Every line that contains the word "object" should be copied.

════════════════════

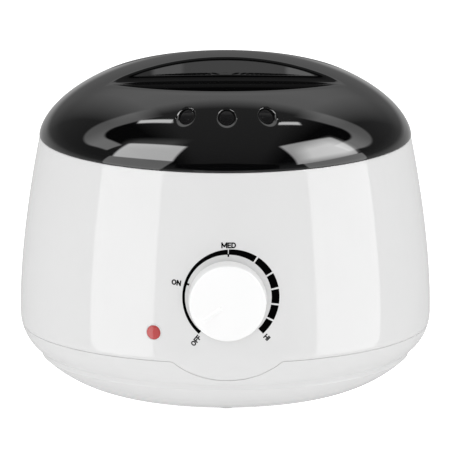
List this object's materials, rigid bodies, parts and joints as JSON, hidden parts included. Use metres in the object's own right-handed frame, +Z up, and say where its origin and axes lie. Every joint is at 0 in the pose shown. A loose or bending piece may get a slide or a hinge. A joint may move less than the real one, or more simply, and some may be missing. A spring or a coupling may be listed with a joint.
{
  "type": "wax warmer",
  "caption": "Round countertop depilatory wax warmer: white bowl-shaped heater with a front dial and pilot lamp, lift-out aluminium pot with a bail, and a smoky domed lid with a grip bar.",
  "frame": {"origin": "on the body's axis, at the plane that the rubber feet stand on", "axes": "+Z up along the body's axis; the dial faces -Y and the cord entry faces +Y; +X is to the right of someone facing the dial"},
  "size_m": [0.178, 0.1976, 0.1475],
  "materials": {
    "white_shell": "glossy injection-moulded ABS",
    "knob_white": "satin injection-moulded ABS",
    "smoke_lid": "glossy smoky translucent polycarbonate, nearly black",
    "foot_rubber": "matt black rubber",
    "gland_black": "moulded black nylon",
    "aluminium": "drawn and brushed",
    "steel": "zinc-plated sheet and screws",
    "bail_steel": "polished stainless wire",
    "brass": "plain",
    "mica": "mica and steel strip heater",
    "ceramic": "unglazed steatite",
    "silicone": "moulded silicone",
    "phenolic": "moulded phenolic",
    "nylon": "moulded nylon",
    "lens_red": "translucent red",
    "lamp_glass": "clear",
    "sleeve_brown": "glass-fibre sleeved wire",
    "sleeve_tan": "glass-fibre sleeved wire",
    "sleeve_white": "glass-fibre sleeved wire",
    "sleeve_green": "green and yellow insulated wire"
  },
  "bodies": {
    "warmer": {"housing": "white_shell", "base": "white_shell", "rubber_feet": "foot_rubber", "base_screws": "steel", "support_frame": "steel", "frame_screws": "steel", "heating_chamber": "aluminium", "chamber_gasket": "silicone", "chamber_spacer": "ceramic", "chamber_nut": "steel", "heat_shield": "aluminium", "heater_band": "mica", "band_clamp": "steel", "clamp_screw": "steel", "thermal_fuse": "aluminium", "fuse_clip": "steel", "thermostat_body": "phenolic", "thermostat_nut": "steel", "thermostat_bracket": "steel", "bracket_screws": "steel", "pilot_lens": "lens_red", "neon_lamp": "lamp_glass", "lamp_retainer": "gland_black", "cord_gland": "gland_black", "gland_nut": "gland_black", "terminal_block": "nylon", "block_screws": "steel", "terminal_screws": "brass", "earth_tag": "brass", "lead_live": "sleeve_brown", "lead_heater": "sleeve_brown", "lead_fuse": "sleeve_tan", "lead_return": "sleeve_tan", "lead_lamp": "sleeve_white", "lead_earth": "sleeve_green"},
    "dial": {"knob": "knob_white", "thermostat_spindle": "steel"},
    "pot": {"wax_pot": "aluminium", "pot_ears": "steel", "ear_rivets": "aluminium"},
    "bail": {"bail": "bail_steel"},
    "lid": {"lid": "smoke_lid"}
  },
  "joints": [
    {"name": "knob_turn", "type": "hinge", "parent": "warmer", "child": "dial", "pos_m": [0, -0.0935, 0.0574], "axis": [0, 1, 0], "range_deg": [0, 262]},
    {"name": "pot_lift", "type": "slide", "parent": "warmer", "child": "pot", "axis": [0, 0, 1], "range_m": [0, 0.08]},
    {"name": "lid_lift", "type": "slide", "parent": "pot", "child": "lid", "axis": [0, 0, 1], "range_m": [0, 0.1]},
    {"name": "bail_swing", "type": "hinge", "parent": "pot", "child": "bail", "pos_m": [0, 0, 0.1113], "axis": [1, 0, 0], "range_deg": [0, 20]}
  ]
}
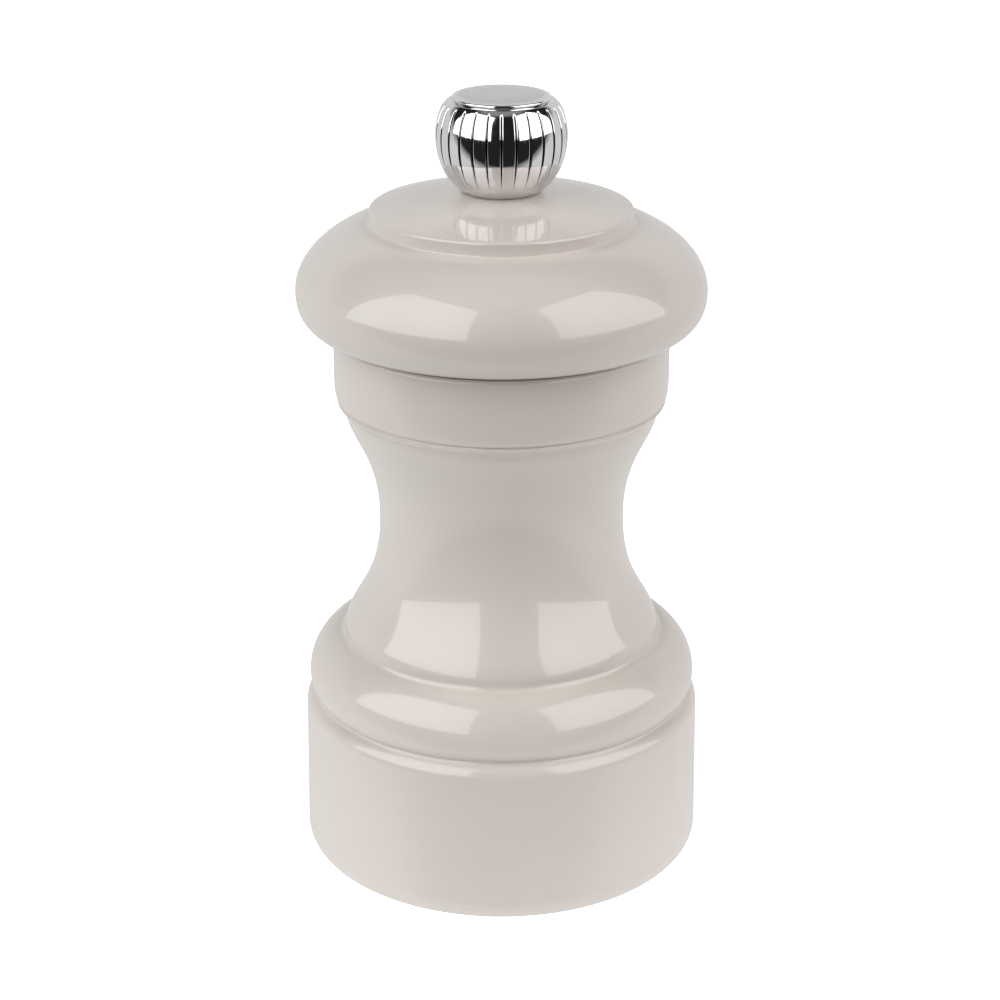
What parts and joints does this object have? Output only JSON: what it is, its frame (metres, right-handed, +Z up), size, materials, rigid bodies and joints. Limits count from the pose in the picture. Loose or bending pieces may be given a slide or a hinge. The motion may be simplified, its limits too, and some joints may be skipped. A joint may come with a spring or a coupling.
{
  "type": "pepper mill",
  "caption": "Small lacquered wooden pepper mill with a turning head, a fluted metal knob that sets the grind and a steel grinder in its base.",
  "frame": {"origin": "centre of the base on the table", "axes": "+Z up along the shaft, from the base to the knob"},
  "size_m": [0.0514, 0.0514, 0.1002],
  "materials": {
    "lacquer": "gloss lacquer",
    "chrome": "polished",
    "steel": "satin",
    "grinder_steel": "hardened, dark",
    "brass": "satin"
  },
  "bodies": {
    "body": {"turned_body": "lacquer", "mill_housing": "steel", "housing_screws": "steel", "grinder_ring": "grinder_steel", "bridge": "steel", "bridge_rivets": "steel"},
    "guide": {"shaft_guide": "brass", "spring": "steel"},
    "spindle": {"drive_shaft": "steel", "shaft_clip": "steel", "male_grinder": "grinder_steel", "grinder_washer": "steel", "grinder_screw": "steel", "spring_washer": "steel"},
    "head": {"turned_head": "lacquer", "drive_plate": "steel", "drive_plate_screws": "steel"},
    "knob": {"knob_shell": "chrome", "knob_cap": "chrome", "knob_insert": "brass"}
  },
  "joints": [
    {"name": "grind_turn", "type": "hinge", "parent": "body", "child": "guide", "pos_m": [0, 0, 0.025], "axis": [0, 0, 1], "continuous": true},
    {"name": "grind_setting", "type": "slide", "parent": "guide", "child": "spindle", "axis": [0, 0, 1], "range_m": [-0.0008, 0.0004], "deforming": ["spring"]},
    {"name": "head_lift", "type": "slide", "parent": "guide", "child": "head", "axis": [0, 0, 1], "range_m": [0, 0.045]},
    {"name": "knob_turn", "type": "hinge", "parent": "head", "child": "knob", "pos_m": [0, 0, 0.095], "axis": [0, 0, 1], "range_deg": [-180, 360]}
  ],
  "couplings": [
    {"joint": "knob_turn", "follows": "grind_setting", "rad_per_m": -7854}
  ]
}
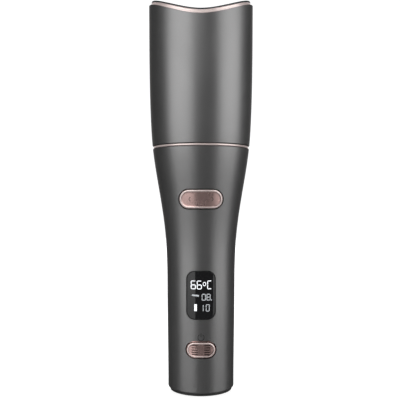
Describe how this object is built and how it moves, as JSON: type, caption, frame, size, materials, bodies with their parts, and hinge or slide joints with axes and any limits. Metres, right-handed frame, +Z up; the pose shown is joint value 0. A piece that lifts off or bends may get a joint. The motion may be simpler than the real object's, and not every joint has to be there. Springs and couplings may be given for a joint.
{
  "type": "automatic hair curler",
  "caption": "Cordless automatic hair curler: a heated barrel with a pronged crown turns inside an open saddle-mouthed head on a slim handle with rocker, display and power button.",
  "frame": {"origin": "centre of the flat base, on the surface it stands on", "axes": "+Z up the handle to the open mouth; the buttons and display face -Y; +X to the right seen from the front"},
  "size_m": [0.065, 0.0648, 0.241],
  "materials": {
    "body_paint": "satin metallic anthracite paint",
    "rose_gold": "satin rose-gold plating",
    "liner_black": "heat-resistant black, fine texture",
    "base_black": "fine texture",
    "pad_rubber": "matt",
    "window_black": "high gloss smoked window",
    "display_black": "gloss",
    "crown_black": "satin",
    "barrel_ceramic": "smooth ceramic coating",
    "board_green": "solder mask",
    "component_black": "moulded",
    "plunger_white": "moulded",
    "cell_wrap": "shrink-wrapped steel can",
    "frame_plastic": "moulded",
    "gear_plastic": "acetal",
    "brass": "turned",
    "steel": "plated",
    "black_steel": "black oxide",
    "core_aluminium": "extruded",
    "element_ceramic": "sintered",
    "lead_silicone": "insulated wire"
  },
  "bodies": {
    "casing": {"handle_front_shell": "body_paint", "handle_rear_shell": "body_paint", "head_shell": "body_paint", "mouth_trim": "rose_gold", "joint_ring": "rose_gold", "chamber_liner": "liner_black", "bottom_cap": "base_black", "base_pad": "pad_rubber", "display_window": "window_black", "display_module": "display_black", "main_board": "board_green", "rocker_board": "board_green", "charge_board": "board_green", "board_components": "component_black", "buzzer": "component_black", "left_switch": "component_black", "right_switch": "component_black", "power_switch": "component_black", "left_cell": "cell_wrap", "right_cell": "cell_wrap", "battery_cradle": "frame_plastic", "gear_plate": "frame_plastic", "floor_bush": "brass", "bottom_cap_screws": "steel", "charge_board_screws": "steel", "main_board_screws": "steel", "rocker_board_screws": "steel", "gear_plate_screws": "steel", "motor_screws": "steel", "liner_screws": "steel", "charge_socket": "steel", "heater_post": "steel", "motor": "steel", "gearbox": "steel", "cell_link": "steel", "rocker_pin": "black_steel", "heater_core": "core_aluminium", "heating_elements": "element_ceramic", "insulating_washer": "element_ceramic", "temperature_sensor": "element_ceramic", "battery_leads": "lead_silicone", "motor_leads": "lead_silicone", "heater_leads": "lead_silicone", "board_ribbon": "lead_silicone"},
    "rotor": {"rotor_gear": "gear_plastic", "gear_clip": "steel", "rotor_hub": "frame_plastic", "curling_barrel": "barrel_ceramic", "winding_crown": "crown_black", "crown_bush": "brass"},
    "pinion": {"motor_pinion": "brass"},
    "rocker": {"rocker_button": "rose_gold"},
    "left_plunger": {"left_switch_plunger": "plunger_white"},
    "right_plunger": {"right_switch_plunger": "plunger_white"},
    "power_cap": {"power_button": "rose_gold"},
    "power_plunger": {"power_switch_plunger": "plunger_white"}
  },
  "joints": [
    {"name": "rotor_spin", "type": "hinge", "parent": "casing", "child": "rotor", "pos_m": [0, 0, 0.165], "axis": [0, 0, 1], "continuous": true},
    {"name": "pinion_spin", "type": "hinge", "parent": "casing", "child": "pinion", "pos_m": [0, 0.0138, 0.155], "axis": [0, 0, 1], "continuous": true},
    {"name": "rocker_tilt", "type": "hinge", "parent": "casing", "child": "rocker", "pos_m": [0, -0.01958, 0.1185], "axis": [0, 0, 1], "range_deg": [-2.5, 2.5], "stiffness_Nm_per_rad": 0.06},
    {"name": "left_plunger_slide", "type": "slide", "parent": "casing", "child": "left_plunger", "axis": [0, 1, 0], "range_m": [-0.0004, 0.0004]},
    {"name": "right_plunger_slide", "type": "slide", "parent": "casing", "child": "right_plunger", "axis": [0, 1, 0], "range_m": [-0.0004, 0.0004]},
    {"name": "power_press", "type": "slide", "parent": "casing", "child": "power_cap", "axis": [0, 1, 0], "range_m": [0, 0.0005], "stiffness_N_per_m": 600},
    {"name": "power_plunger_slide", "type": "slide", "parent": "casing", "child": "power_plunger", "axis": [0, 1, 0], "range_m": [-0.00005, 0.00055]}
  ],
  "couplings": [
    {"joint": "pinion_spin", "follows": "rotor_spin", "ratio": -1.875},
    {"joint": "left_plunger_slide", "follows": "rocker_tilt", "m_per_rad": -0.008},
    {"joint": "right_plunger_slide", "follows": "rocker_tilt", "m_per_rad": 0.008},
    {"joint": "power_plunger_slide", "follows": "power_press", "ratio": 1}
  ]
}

════════════════════

- Expected output -
List this object's materials, rigid bodies, parts and joints as JSON, hidden parts included. Use metres in the object's own right-handed frame, +Z up, and say where its origin and axes lie. Every joint is at 0 in the pose shown. A loose or bending piece may get a slide or a hinge. A joint may move less than the real one, or more simply, and some may be missing. A spring or a coupling may be listed with a joint.
What parts and joints does this object have? Output only JSON: what it is, its frame (metres, right-handed, +Z up), size, materials, rigid bodies and joints. Limits count from the pose in the picture. Loose or bending pieces may be given a slide or a hinge. The motion may be simplified, its limits too, and some joints may be skipped. A joint may come with a spring or a coupling.
Describe how this object is built and how it moves, as JSON: type, caption, frame, size, materials, bodies with their parts, and hinge or slide joints with axes and any limits. Metres, right-handed frame, +Z up; the pose shown is joint value 0. A piece that lifts off or bends may get a joint. The motion may be simpler than the real object's, and not every joint has to be there. Springs and couplings may be given for a joint.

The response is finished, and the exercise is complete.